L’inizio del digiuno

Pubblicato lunedì 7 Gennaio 2013 alle 04:22 da Francesco

Non riesco proprio a prendere sonno perché in questa notte d’inverno sento e seguo il richiamo irresistibile della mia parte migliore. Porto in grembo il rigoglio di una commozione profonda che di tanto in tanto emerge all’improvviso e mi rapisce: qualcuno potrebbe ritenerla solamente una manifestazione ipomaniacale. Sfortunatamente la psichiatria non è ancora una scienza esatta. Alla soglia della terza decade ho chiuso tanti capitoli, alcuni cartacei, altri esistenziali. Non sento la necessità di voltare pagina né di riscrivere ciò che il tempo ha già dissolto nell’indifferenza del suo passaggio. In momenti come questi il mio vuoto assume una compattezza estatica, quasi mi avvolgesse come gli anelli di Saturno.

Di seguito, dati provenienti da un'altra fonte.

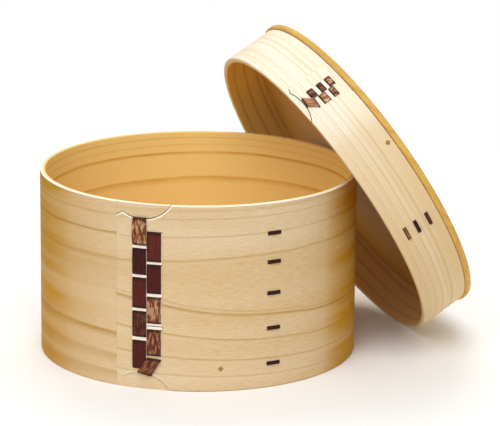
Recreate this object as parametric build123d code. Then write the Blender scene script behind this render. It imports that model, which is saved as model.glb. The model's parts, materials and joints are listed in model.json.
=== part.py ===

Per protrarre questa sensazione devo praticare il digiuno, perciò da stanotte mi limiterò a bere acqua fino a quando non cederò alla fame. Non ho una dimensione spirituale e tali esplosioni di gioia le attribuisco a cause fisiologiche di cui io non sono in grado di tracciare l’eziologia. Voglio trarre il meglio dall’arco di tempo lungo il quale saprò astenermi dal cibo e intendo annotare le riflessioni di quest’esperienza per documentarne e sostenerne lo svolgimento.
Il mio ultimo digiuno risale a due anni fa e durò settantadue ore. Non m’importa di perdere un po’ di massa muscolare: in seguito mi allenerò e mangerò in modo tale da poterla recuperare. Mi sento all’inizio di un viaggio. Il mio ultimo pasto risale alle tre e un quarto di questa notte.